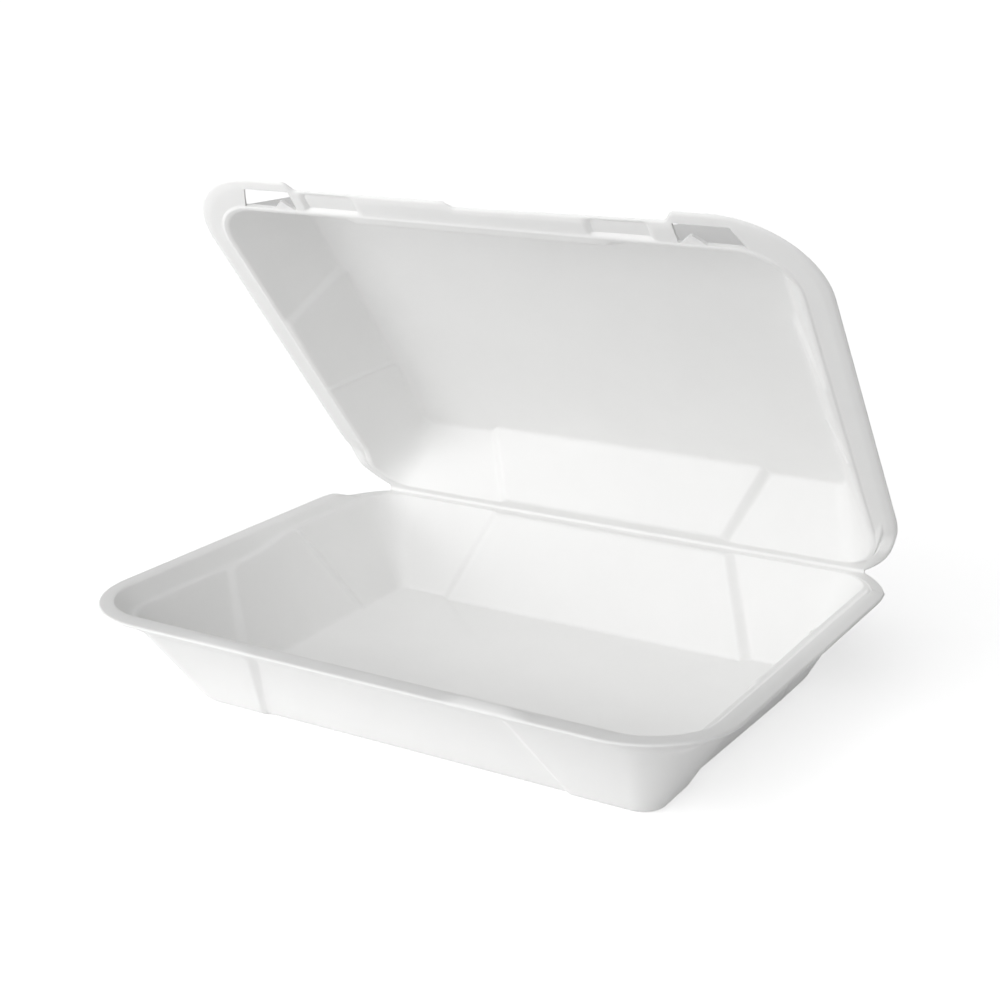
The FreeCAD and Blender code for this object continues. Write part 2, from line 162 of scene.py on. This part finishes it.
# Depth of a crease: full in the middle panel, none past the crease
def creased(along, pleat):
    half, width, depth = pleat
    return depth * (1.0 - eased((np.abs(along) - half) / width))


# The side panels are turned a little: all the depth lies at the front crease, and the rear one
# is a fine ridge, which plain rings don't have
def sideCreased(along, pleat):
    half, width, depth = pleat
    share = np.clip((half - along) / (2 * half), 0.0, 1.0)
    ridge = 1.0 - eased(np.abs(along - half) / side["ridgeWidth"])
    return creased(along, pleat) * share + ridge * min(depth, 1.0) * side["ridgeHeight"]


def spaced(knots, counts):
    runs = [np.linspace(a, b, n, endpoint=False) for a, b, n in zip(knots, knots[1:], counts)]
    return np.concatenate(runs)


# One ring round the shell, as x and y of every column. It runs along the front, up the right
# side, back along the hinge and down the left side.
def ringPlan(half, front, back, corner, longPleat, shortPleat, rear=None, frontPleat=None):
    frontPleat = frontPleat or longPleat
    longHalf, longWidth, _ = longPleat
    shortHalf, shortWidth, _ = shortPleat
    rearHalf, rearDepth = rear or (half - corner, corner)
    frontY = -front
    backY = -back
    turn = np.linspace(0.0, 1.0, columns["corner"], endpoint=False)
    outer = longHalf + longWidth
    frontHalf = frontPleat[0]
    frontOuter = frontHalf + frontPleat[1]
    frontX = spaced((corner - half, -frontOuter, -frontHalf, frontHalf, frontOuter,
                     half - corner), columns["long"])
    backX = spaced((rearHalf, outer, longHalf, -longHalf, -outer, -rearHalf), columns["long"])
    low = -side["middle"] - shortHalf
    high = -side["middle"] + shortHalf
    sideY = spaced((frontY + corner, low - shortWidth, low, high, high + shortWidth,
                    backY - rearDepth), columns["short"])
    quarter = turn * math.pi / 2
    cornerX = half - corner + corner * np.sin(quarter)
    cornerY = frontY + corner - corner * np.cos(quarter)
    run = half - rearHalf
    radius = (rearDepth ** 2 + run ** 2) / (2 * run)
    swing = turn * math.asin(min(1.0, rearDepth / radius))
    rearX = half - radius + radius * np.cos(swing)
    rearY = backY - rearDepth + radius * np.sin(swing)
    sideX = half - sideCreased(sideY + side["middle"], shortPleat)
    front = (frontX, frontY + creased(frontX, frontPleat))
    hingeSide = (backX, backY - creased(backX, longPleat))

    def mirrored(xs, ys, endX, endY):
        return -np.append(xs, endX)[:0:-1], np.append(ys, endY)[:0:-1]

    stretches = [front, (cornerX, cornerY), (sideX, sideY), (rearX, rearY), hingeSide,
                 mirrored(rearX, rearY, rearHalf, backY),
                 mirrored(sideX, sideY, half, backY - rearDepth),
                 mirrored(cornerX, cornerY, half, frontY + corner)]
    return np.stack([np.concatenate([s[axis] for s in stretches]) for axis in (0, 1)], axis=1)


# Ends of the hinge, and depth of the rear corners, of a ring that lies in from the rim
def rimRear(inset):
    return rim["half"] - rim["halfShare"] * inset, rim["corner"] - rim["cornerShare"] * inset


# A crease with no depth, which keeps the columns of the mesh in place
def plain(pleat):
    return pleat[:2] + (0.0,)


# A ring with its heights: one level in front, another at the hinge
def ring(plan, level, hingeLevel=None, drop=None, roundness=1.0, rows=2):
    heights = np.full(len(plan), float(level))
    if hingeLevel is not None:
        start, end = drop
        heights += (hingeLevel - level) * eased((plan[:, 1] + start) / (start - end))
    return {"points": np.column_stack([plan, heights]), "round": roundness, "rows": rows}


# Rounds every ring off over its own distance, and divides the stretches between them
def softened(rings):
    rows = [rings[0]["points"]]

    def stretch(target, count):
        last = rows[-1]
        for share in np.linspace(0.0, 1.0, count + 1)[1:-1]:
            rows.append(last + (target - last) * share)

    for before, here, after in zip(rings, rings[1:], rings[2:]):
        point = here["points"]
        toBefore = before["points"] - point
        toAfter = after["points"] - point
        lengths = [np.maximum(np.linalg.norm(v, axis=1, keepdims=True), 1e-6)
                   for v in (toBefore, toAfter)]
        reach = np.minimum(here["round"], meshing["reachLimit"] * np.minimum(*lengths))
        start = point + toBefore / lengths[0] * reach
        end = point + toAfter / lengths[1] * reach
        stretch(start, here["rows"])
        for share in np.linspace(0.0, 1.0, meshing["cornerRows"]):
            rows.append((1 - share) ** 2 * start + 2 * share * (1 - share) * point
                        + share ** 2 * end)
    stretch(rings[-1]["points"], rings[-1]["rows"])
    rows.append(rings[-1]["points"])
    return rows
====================
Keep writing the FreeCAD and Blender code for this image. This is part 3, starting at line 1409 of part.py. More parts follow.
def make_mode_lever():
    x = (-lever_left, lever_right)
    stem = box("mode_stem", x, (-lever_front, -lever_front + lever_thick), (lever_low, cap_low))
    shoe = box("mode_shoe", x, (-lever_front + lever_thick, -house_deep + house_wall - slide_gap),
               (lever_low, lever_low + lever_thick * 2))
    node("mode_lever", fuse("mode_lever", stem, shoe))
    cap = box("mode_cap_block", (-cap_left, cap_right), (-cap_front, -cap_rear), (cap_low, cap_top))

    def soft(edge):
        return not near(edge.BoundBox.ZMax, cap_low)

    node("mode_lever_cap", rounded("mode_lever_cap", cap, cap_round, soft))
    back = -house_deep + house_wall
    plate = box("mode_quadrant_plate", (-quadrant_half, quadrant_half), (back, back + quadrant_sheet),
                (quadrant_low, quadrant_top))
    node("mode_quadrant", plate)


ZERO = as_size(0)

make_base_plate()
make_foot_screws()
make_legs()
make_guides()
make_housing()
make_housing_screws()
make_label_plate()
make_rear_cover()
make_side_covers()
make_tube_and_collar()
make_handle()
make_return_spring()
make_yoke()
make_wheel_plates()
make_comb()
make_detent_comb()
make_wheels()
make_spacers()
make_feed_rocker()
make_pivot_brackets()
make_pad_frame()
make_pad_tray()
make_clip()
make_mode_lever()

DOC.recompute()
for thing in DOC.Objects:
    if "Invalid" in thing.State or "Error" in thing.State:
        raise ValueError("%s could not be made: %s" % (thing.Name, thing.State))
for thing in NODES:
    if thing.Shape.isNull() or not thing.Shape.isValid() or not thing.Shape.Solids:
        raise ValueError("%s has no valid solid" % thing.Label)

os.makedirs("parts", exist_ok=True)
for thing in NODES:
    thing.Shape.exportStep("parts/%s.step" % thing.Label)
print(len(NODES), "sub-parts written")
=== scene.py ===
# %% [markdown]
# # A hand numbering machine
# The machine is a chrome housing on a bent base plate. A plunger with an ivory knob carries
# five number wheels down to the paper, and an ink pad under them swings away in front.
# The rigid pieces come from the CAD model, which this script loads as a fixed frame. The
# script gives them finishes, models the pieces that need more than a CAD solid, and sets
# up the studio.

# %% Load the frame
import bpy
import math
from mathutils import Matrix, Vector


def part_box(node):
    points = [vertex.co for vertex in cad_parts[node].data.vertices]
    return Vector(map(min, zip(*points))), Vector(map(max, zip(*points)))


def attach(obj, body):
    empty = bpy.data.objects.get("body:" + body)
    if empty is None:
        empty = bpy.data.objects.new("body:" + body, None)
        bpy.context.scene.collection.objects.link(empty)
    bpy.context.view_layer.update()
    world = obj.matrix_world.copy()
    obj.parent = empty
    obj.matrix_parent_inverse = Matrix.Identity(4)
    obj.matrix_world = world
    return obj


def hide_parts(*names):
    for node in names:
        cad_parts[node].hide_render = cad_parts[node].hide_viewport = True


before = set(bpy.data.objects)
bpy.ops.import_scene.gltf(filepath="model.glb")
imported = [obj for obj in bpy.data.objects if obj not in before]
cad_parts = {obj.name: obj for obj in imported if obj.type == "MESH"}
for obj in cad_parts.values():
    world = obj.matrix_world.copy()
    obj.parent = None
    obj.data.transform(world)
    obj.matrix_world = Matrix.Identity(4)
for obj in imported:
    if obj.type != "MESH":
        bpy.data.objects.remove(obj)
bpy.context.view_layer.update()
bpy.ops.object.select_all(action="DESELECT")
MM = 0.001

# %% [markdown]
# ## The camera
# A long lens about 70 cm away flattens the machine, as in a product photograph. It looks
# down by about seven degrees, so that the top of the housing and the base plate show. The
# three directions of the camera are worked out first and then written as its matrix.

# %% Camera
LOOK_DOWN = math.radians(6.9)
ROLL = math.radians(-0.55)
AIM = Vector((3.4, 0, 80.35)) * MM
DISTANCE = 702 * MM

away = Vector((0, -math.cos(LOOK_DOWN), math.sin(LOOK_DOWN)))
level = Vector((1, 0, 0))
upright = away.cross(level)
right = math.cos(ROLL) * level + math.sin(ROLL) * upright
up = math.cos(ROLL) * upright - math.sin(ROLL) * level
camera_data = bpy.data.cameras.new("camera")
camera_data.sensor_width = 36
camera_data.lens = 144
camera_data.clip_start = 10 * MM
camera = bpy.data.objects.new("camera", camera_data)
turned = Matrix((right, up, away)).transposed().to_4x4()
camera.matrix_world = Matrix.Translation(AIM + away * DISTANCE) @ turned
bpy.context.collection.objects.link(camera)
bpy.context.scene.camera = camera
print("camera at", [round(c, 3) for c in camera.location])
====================
Return verbatim the lines that run from the line containing "ZERO = as_size(0)" through the line containing "if empty is", inclusive.

ZERO = as_size(0)

make_base_plate()
make_foot_screws()
make_legs()
make_guides()
make_housing()
make_housing_screws()
make_label_plate()
make_rear_cover()
make_side_covers()
make_tube_and_collar()
make_handle()
make_return_spring()
make_yoke()
make_wheel_plates()
make_comb()
make_detent_comb()
make_wheels()
make_spacers()
make_feed_rocker()
make_pivot_brackets()
make_pad_frame()
make_pad_tray()
make_clip()
make_mode_lever()

DOC.recompute()
for thing in DOC.Objects:
    if "Invalid" in thing.State or "Error" in thing.State:
        raise ValueError("%s could not be made: %s" % (thing.Name, thing.State))
for thing in NODES:
    if thing.Shape.isNull() or not thing.Shape.isValid() or not thing.Shape.Solids:
        raise ValueError("%s has no valid solid" % thing.Label)

os.makedirs("parts", exist_ok=True)
for thing in NODES:
    thing.Shape.exportStep("parts/%s.step" % thing.Label)
print(len(NODES), "sub-parts written")
=== scene.py ===
# %% [markdown]
# # A hand numbering machine
# The machine is a chrome housing on a bent base plate. A plunger with an ivory knob carries
# five number wheels down to the paper, and an ink pad under them swings away in front.
# The rigid pieces come from the CAD model, which this script loads as a fixed frame. The
# script gives them finishes, models the pieces that need more than a CAD solid, and sets
# up the studio.

# %% Load the frame
import bpy
import math
from mathutils import Matrix, Vector


def part_box(node):
    points = [vertex.co for vertex in cad_parts[node].data.vertices]
    return Vector(map(min, zip(*points))), Vector(map(max, zip(*points)))


def attach(obj, body):
    empty = bpy.data.objects.get("body:" + body)
    if empty is None:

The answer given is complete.